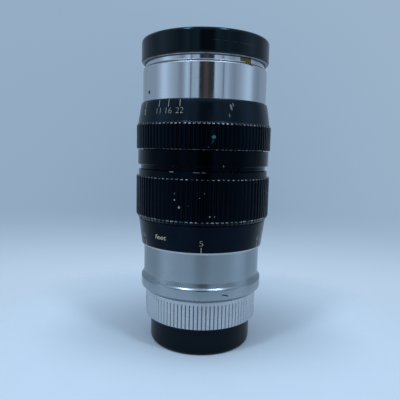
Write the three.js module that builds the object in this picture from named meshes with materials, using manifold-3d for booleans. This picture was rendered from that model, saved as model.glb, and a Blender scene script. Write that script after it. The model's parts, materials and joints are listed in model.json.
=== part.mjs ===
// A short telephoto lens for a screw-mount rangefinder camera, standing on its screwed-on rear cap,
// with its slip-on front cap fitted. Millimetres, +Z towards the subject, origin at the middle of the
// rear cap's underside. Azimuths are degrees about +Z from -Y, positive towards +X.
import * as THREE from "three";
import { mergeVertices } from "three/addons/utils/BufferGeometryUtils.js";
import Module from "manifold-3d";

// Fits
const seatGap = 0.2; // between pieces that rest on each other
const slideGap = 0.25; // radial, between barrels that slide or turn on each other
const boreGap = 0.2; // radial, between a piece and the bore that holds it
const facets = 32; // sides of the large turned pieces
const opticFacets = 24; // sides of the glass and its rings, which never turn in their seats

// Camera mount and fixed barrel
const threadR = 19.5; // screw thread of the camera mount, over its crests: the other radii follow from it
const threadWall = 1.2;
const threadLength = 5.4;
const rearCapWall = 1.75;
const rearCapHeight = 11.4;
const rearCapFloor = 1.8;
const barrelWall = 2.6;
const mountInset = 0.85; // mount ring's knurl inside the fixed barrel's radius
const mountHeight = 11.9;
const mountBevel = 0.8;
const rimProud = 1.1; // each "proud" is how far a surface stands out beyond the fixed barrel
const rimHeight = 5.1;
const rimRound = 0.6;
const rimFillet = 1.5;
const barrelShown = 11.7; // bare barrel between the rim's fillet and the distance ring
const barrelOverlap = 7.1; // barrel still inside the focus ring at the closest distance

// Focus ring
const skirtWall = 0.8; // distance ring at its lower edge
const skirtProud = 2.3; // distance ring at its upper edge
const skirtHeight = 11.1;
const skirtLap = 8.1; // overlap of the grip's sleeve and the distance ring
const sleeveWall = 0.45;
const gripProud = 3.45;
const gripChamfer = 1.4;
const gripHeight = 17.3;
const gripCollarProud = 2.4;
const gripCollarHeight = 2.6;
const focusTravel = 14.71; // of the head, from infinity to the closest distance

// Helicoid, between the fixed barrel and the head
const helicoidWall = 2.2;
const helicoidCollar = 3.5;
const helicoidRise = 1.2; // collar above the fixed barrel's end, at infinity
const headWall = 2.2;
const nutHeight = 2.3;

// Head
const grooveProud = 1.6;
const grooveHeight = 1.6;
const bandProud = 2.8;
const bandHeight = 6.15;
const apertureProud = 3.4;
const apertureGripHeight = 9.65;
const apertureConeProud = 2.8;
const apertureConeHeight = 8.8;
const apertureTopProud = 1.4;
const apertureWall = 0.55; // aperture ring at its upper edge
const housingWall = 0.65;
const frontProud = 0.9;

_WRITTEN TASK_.
Select every line where the word "that" occurs.

_RESULT OF THE EXERCISE_.
Write the three.js module that builds the object in this picture from named meshes with materials, using manifold-3d for booleans. This picture was rendered from that model, saved as model.glb, and a Blender scene script. Write that script after it. The model's parts, materials and joints are listed in model.json.
const seatGap = 0.2; // between pieces that rest on each other
const slideGap = 0.25; // radial, between barrels that slide or turn on each other
const boreGap = 0.2; // radial, between a piece and the bore that holds it